Step 6: Post-Race Tasks
  • Final results should be posted to the web as soon as possible. Sometimes people leave an event after they finish and don’t look at the results until later. There may be a few corrections needed after the event. The timing company should help you with that.
  • Have the timing company send you results in the proper format to be uploaded to the USMS open water results database.
  • Thank all sponsors and volunteers by sending personalized letters, emails, and/or throw a volunteer party.
  • Follow up with your volunteers and USMS officials to get feedback regarding the event. Choose the best ideas moving forward.
  • Get feedback from all lead volunteers from each station. Have them write down what they noticed could improve for next year or ideas to make the event better.

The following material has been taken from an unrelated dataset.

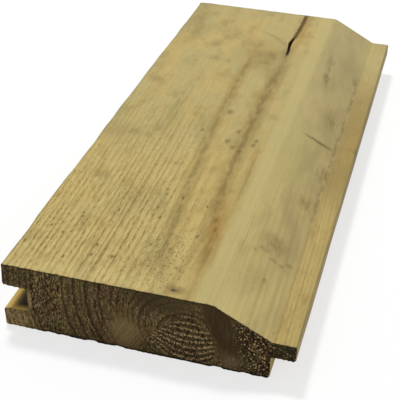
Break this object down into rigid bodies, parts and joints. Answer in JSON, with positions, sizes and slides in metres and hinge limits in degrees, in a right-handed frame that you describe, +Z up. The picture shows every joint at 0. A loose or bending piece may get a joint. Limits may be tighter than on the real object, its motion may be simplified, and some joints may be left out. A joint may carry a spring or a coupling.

  • Be creative for looking forward to a new year ahead. For example, include a wave for new open water swimmers or present embroidered towels to the top men and women. Because some swimmers are intimidated by open water swimming, create a fun wave that allows swimmers to wear fins or a pull buoy or use a snorkel or a kickboard. Be sure that everyone can swim in the fun wave.

The ride will seem crazy, but enjoy it and the new friends that you make along the way!